- **STATED TASK**: Copy the data below exactly.

* start *

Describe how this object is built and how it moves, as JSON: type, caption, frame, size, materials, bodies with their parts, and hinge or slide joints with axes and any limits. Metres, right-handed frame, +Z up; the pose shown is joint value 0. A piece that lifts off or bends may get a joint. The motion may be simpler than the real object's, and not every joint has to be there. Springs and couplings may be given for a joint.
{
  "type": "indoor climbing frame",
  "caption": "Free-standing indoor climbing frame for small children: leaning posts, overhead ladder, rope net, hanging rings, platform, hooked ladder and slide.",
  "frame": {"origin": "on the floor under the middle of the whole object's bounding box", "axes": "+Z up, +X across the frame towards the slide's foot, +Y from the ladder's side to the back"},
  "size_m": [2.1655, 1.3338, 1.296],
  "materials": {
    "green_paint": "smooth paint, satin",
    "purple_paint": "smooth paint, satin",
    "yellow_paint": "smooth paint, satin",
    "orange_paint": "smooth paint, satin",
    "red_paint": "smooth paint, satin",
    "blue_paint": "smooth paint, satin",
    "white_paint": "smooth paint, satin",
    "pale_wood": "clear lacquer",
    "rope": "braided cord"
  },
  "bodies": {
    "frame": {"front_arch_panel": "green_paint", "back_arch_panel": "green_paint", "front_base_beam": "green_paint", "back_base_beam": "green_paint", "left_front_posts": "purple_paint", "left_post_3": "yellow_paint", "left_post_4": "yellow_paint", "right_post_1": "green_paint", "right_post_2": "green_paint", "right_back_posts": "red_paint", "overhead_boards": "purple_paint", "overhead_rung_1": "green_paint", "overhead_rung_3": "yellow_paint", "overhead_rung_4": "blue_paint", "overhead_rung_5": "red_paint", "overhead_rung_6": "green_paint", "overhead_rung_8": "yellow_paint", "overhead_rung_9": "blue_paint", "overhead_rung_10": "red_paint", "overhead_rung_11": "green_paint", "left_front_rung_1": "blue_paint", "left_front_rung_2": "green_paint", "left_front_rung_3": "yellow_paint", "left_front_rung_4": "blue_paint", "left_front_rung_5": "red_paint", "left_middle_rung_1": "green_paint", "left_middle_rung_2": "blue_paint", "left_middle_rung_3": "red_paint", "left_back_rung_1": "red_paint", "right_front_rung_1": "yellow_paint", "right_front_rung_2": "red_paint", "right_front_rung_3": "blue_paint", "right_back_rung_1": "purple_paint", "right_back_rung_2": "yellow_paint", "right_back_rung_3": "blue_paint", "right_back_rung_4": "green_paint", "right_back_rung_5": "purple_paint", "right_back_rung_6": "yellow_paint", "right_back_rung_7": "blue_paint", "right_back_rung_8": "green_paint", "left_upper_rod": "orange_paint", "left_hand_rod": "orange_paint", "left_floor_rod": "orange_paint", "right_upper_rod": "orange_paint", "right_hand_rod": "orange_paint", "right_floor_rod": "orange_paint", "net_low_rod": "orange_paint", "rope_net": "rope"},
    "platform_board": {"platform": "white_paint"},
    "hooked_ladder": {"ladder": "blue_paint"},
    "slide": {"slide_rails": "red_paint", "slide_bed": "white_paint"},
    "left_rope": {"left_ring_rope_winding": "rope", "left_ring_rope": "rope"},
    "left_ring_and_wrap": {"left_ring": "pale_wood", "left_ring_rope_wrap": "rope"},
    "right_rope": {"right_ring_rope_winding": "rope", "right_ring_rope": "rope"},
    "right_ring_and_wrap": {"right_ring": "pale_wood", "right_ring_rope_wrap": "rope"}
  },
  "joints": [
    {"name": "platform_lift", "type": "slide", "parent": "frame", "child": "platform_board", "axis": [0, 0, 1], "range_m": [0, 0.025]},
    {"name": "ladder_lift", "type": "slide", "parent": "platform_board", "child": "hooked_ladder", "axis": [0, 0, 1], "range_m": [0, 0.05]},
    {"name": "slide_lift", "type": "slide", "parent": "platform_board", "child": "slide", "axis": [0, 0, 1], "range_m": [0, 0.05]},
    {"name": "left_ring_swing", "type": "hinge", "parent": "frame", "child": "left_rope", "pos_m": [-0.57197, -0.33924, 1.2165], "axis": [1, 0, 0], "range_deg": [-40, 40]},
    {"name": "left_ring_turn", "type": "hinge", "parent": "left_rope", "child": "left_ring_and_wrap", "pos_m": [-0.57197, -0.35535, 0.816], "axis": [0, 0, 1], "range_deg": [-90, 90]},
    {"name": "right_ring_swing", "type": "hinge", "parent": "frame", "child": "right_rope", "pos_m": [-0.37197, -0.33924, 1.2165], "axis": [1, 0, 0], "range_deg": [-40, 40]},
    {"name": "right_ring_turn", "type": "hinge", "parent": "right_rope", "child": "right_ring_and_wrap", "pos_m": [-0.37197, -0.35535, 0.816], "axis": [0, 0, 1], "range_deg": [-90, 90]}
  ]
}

* end *

- **ANSWER TO THIS TASK**:
Describe how this object is built and how it moves, as JSON: type, caption, frame, size, materials, bodies with their parts, and hinge or slide joints with axes and any limits. Metres, right-handed frame, +Z up; the pose shown is joint value 0. A piece that lifts off or bends may get a joint. The motion may be simpler than the real object's, and not every joint has to be there. Springs and couplings may be given for a joint.
{
  "type": "indoor climbing frame",
  "caption": "Free-standing indoor climbing frame for small children: leaning posts, overhead ladder, rope net, hanging rings, platform, hooked ladder and slide.",
  "frame": {"origin": "on the floor under the middle of the whole object's bounding box", "axes": "+Z up, +X across the frame towards the slide's foot, +Y from the ladder's side to the back"},
  "size_m": [2.1655, 1.3338, 1.296],
  "materials": {
    "green_paint": "smooth paint, satin",
    "purple_paint": "smooth paint, satin",
    "yellow_paint": "smooth paint, satin",
    "orange_paint": "smooth paint, satin",
    "red_paint": "smooth paint, satin",
    "blue_paint": "smooth paint, satin",
    "white_paint": "smooth paint, satin",
    "pale_wood": "clear lacquer",
    "rope": "braided cord"
  },
  "bodies": {
    "frame": {"front_arch_panel": "green_paint", "back_arch_panel": "green_paint", "front_base_beam": "green_paint", "back_base_beam": "green_paint", "left_front_posts": "purple_paint", "left_post_3": "yellow_paint", "left_post_4": "yellow_paint", "right_post_1": "green_paint", "right_post_2": "green_paint", "right_back_posts": "red_paint", "overhead_boards": "purple_paint", "overhead_rung_1": "green_paint", "overhead_rung_3": "yellow_paint", "overhead_rung_4": "blue_paint", "overhead_rung_5": "red_paint", "overhead_rung_6": "green_paint", "overhead_rung_8": "yellow_paint", "overhead_rung_9": "blue_paint", "overhead_rung_10": "red_paint", "overhead_rung_11": "green_paint", "left_front_rung_1": "blue_paint", "left_front_rung_2": "green_paint", "left_front_rung_3": "yellow_paint", "left_front_rung_4": "blue_paint", "left_front_rung_5": "red_paint", "left_middle_rung_1": "green_paint", "left_middle_rung_2": "blue_paint", "left_middle_rung_3": "red_paint", "left_back_rung_1": "red_paint", "right_front_rung_1": "yellow_paint", "right_front_rung_2": "red_paint", "right_front_rung_3": "blue_paint", "right_back_rung_1": "purple_paint", "right_back_rung_2": "yellow_paint", "right_back_rung_3": "blue_paint", "right_back_rung_4": "green_paint", "right_back_rung_5": "purple_paint", "right_back_rung_6": "yellow_paint", "right_back_rung_7": "blue_paint", "right_back_rung_8": "green_paint", "left_upper_rod": "orange_paint", "left_hand_rod": "orange_paint", "left_floor_rod": "orange_paint", "right_upper_rod": "orange_paint", "right_hand_rod": "orange_paint", "right_floor_rod": "orange_paint", "net_low_rod": "orange_paint", "rope_net": "rope"},
    "platform_board": {"platform": "white_paint"},
    "hooked_ladder": {"ladder": "blue_paint"},
    "slide": {"slide_rails": "red_paint", "slide_bed": "white_paint"},
    "left_rope": {"left_ring_rope_winding": "rope", "left_ring_rope": "rope"},
    "left_ring_and_wrap": {"left_ring": "pale_wood", "left_ring_rope_wrap": "rope"},
    "right_rope": {"right_ring_rope_winding": "rope", "right_ring_rope": "rope"},
    "right_ring_and_wrap": {"right_ring": "pale_wood", "right_ring_rope_wrap": "rope"}
  },
  "joints": [
    {"name": "platform_lift", "type": "slide", "parent": "frame", "child": "platform_board", "axis": [0, 0, 1], "range_m": [0, 0.025]},
    {"name": "ladder_lift", "type": "slide", "parent": "platform_board", "child": "hooked_ladder", "axis": [0, 0, 1], "range_m": [0, 0.05]},
    {"name": "slide_lift", "type": "slide", "parent": "platform_board", "child": "slide", "axis": [0, 0, 1], "range_m": [0, 0.05]},
    {"name": "left_ring_swing", "type": "hinge", "parent": "frame", "child": "left_rope", "pos_m": [-0.57197, -0.33924, 1.2165], "axis": [1, 0, 0], "range_deg": [-40, 40]},
    {"name": "left_ring_turn", "type": "hinge", "parent": "left_rope", "child": "left_ring_and_wrap", "pos_m": [-0.57197, -0.35535, 0.816], "axis": [0, 0, 1], "range_deg": [-90, 90]},
    {"name": "right_ring_swing", "type": "hinge", "parent": "frame", "child": "right_rope", "pos_m": [-0.37197, -0.33924, 1.2165], "axis": [1, 0, 0], "range_deg": [-40, 40]},
    {"name": "right_ring_turn", "type": "hinge", "parent": "right_rope", "child": "right_ring_and_wrap", "pos_m": [-0.37197, -0.35535, 0.816], "axis": [0, 0, 1], "range_deg": [-90, 90]}
  ]
}